Responsibilities of the Directors for the Half-year Financial Report

The Directors of the Company are responsible for:

  • the preparation of the Half-year Financial Report that gives a true and fair view in accordance with Australian Accounting Standards and the Corporations Act 2001; and
  • such internal control as the Directors determine is necessary to enable the preparation of the Half-year Financial Report that is free from material misstatement, whether due to fraud or error.

Auditor's responsibility for the review of the Half-year Financial Report

Our responsibility is to express a conclusion on the Half-year Financial Report based on our review.
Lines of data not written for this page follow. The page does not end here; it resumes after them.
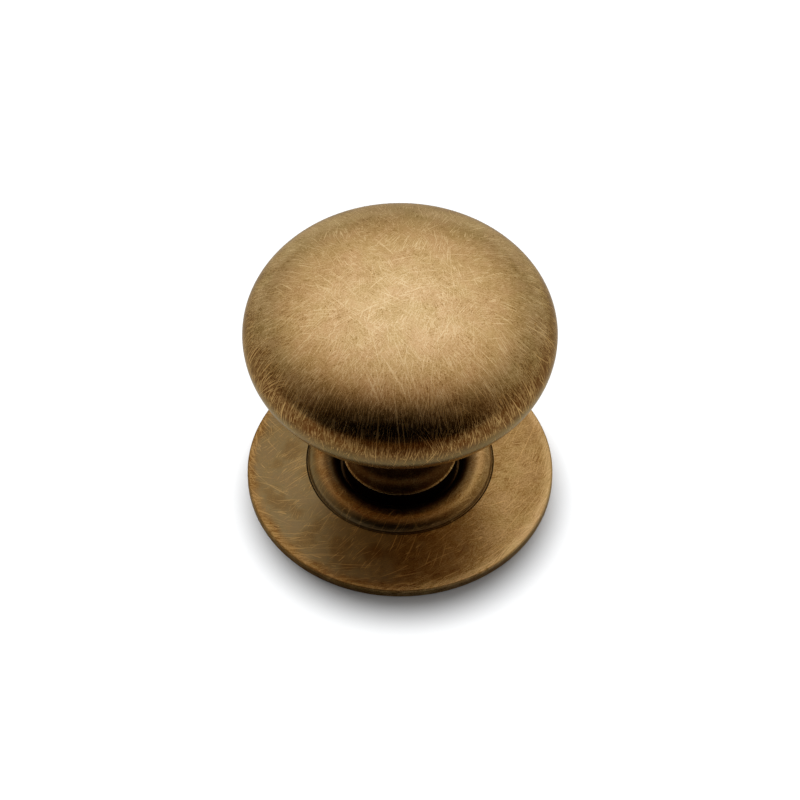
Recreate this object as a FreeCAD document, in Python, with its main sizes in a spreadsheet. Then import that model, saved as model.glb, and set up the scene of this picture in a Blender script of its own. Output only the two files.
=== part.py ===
# Turned brass cabinet knob: a bun-shaped head on a waisted neck, standing on a separate round
# backplate. Lengths in millimetres. +Z runs out of the drawer front along the knob's axis, and
# the origin is the middle of the backplate's back face.
import FreeCAD, Part
import math
import os
import Sketcher

# Every size of the object, written once and driven from the spreadsheet. Angles in degrees.
SIZES = [
    # the head
    ("head_diameter", 38.0, "stock size, one and a half inch; the backplate matches it"),
    ("projection", 37.0, "from the drawer front to the top of the crown"),
    ("crown_height", 9.25, "elliptical crown above the widest line"),
    ("cap_radius", 4.0, "where the ellipse gives way to a round cap, from the axis"),
    ("shoulder_radius", 6.4, "round shoulder under the widest line"),
    ("underside_slope", 20.0, "underside of the head, rising outwards"),
    # the neck and its foot
    ("neck_diameter", 12.0, "waist of the neck"),
    ("neck_fillet", 4.0, "cove between the neck and the underside"),
    ("foot_flare", 1.1, "how far the foot stands out from the neck"),
    ("foot_height", 2.6, "upright land of the foot"),
    ("foot_cove", 3.0, "cove between the neck and the foot"),
    ("foot_arris", 0.15, "worn edge at the top of the foot"),
    # the tapped hole for the fixing screw, M4
    ("tap_diameter", 3.3, "bore before threading"),
    ("tap_depth", 12.0, "full bore, measured from the foot"),
    ("tap_lead_in", 4.4, "countersunk mouth of the bore"),
    ("drill_point_angle", 118.0, "cone left by the drill at the end"),
    # the backplate
    ("rim_height", 0.8, "upright edge of the plate"),
    ("rim_arris", 0.3, "worn edge at the top of the rim"),
    ("seat_height", 2.2, "floor of the socket, where the foot stands"),
    ("socket_clearance", 0.25, "round the foot, on the radius"),
    ("bead_radius", 2.1, "raised bead round the socket"),
    ("bead_foot_angle", 16.0, "up the bead from its centre, where the plate meets it"),
    ("quirk_radius", 0.2, "fine turned groove along the bead's outer foot"),
    ("screw_clearance", 4.5, "plain hole for the M4 fixing screw"),
]

# The foot's radius, which the socket and the bead follow too.
FOOT_RADIUS = "Sizes.neck_diameter / 2 + Sizes.foot_flare"

# A curve's points in a sketch: 1 is its start, 2 its end, 3 its centre. Geometry -1 is the
# sketch's horizontal axis, which starts at the origin, and -2 its vertical axis.
START, END, CENTRE = 1, 2, 3
ORIGIN = -1
UPRIGHT = -2


def add_sheet(doc):
    """Put every size into one spreadsheet, one row each, with its name as the alias."""
    sheet = doc.addObject("Spreadsheet::Sheet", "Sizes")
    for row, (name, value, note) in enumerate(SIZES, start=1):
        sheet.set(f"A{row}", name)
        sheet.set(f"B{row}", str(value))
        sheet.set(f"C{row}", note)
        sheet.setAlias(f"B{row}", name)
    doc.recompute()


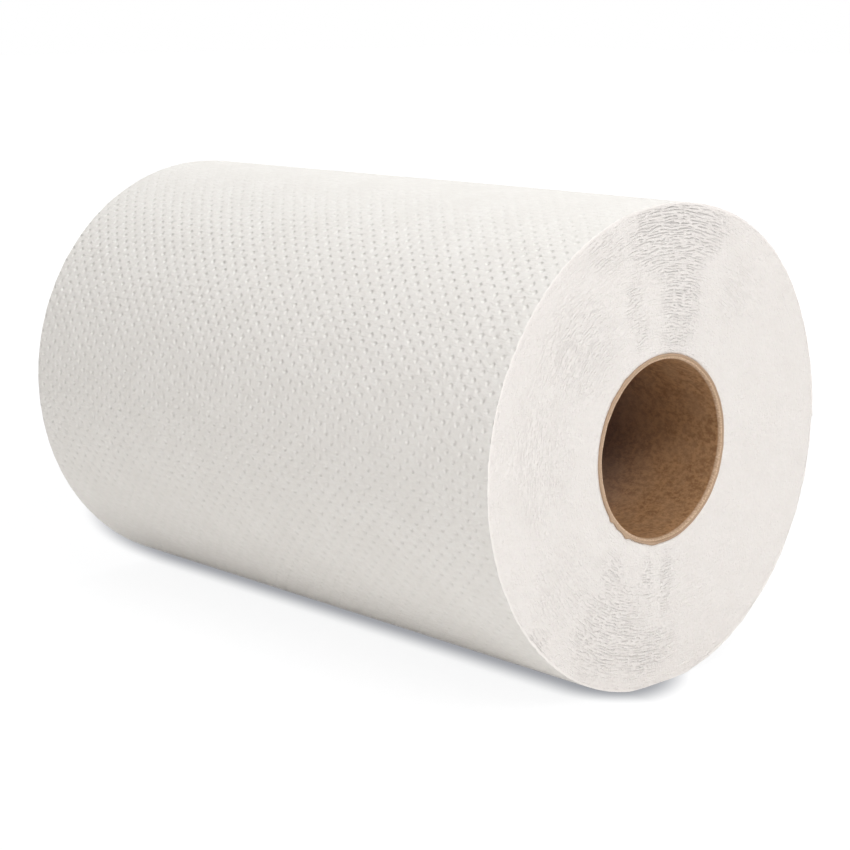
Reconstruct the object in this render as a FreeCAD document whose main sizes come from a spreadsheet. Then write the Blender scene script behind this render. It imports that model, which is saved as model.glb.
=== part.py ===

We conducted our review in accordance with Auditing Standard on Review Engagements ASRE 2410 Review of a Financial Report Performed by the Independent Auditor of the Entity, in order to state whether, on the basis of the procedures described, we have become aware of any matter that makes us believe that the Half-year Financial Report is not in accordance with the Corporations Act 2001 including: giving a true and fair view of the Group's financial position as at 31 December 2019 and its performance for the half-year ended on that date; and complying with Australian Accounting Standard AASB 134 Interim Financial Reporting and the Corporations Regulations 2001. As auditor of Steadfast Group Limited, ASRE 2410 requires that we comply with the ethical requirements relevant to the audit of the annual financial report.

A review of a Half-year Financial Report consists of making enquiries, primarily of persons responsible for financial and accounting matters, and applying analytical and other review procedures. A review is substantially less in scope than an audit conducted in accordance with Australian Auditing Standards and consequently does not enable us to obtain assurance that we would become aware of all significant matters that might be identified in an audit. Accordingly, we do not express an audit opinion.

In conducting our review, we have complied with the independence requirements of the Corporations Act 2001.